Reporter: Herlina KD | Editor: Djumyati P.
JAKARTA. Pembahasan Rancangan Undang-undang Otoritas Jasa Keuangan (OJK) masih saja mengalami jalan buntu. Pemerintah dan DPR masih belum menemukan kata sepakat mengenai struktur dan tata cara pemilihan dewan komisioner.
Ekonom Standard Chartered Bank Fauzi Ichsan mengatakan sebenarnya pemerintah dan DPR harusnya lebih mengutamakan isi teknis regulasi OJK terlebih dahulu seperti masalah anggaran, soal bailout dan koordinasi antar instansi baik dalam negeri maupun dengan instansi luar negeri. "Yang penting OJK itu jalan dulu, baru dewan komisioner ditentukan kemudian," ujarnya Rabu (13/7).
Ia menambahkan masa uji coba OJK setidaknya berlangsung selama 3 tahun. Tujuannya adalah untuk mencari formula yang tepat, termasuk mengenai susunan dewan komisioner yang disesuaikan dengan kebutuhan bagi OJK itu sendiri. Jadi, "Susunan dewan komisioner bukan ditentukan dari awal, tapi disusun berdasarkan perkembangan yang terjadi selama masa 3 tahun itu," jelas Fauzi.
Nah, selama 3 tahun ini Fauzi bilang pimpinan OJK bisa diambil dari Bank Indonesia (BI), Bapepam-LK, dan Kementerian Keuangan. "Nanti kalau sudah siap, pada saat itu dewan komisioner bisa dibentuk. Yang jelas, lembaga OJK-nya harus jalan terlebih dahulu," ujarnya.
Pengamat Ekonomi INDEF Aviliani juga menilai selama ini pemerintah dan DPR justru lebih mengurus mengenai struktur OJK, bukan substansinya. Mengenai struktur dewan komisioner, Aviliani menekankan yang pasti harus ada orang BI. "Harus ada orang yang tahu perbankan," jelasnya.
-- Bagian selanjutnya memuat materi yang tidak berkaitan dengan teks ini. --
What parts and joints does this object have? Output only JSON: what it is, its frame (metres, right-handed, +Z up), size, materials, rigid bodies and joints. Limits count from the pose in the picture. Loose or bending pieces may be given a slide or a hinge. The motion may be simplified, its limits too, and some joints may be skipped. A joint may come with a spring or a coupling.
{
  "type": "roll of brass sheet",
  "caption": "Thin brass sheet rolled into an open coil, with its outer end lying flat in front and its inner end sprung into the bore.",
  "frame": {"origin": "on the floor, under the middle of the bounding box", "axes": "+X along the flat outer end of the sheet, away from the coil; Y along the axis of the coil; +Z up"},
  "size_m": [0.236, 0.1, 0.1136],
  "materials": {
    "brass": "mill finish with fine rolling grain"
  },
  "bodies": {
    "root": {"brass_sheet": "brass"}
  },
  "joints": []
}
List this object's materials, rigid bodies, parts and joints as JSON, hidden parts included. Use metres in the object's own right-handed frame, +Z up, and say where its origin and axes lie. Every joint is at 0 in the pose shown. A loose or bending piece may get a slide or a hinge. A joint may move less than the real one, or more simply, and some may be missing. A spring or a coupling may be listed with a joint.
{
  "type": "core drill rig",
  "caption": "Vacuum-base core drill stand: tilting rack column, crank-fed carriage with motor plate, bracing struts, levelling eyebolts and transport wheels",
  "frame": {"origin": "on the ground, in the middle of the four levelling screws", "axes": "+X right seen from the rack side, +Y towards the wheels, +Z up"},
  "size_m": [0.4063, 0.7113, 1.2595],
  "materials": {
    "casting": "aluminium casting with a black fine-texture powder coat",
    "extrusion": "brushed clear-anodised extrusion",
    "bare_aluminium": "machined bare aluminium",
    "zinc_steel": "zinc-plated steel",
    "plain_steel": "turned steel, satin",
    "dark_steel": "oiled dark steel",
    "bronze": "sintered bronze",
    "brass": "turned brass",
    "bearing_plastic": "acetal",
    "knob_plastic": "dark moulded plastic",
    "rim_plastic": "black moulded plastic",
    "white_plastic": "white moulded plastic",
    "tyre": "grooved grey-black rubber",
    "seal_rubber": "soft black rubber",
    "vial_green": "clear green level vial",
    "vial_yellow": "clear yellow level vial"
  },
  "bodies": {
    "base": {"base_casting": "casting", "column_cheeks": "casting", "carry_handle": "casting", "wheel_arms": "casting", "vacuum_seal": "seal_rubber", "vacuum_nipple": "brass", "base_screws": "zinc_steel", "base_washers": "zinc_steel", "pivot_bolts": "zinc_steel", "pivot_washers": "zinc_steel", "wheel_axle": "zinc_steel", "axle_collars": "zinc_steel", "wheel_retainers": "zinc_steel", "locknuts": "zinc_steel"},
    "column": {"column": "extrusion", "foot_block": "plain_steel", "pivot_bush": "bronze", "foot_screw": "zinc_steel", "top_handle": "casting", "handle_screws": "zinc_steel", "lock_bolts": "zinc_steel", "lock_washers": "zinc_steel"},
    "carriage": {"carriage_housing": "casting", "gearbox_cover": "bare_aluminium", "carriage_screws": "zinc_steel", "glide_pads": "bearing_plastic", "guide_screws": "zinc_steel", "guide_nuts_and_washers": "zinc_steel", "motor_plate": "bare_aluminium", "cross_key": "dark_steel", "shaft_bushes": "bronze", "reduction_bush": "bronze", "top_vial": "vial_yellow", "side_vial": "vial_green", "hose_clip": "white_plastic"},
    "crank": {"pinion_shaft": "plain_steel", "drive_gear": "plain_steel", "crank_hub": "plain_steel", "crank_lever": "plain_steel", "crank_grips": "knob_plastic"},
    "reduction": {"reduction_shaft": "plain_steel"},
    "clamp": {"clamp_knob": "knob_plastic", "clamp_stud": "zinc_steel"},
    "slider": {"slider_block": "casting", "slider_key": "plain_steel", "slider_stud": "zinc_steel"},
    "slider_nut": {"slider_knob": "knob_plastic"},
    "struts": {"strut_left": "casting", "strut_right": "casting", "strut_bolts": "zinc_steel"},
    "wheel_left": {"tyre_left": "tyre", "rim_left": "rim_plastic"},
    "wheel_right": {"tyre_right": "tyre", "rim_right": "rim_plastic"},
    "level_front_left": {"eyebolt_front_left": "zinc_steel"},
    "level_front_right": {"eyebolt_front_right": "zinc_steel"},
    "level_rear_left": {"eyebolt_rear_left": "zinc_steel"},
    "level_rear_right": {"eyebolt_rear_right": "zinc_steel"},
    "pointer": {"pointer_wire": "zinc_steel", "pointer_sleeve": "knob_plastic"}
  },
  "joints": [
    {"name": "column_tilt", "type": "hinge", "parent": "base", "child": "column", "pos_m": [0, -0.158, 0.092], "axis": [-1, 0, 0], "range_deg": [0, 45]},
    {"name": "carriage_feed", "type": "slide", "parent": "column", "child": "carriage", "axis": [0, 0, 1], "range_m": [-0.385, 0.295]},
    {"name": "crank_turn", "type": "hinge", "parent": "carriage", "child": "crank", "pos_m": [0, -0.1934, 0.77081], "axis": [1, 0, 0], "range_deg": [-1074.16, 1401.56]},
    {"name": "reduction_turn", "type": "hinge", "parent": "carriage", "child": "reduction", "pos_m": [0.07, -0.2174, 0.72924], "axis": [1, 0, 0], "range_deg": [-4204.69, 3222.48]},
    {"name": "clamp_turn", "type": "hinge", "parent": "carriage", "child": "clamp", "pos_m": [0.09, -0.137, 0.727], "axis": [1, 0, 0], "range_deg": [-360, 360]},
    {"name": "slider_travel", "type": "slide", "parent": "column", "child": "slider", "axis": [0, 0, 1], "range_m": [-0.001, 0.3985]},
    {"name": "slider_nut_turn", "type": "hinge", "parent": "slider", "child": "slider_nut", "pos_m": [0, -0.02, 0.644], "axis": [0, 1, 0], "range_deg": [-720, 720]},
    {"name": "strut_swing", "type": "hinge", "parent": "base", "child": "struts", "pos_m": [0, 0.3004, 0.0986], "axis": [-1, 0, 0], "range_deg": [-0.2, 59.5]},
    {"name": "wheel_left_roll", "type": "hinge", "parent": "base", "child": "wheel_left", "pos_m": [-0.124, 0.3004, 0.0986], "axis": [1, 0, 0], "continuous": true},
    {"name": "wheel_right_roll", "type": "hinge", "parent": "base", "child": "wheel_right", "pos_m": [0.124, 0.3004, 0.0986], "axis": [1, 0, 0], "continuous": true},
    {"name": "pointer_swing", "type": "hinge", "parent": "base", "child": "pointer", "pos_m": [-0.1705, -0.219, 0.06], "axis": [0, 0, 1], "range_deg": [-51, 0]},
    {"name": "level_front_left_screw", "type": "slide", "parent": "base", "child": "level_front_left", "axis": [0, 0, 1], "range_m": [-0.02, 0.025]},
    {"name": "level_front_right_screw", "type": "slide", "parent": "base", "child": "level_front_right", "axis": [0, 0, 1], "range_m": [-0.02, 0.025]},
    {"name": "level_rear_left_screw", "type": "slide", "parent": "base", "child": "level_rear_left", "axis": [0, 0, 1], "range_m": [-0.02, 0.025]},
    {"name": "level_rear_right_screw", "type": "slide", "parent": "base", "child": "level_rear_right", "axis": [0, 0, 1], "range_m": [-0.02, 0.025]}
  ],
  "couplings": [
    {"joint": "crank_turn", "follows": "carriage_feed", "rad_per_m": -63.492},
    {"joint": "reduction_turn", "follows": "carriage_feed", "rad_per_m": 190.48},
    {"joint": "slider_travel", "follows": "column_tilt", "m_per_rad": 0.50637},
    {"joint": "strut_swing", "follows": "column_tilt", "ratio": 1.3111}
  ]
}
Perwakilan dari BI ini nantinya bisa menjadi anggota ex officio. Sedangkan dari pemerintah atau dalam hal ini Kementerian Keuangan tidak perlu ada di dalam struktur dewan komisioner. Sebab, ini akan mengurangi independensi OJK.
Selebihnya, kata Aviliani anggota dewan komisioner sebaiknya berasal dari pelaku bisnis di sektor keuangan berpengalaman. Selain itu, "Pelaku di sektor keuangan ini yang memiliki market tinggi seperti asuransi atau pasar modal," jelasnya.
Catatan saja, hasil diskusi terakhir antara pemerintah dan Dewan Perwakilan Rakyat (DPR) gagal menghasilkan titik temu. DPR mengancam akan mengembalikan RUU ini kepada pemerintah jika hingga batas waktu akhir Kamis nanti tidak tercapai keputusan. Sehingga, kemungkinan akan dilakukan voting untuk mencari kesepakatan.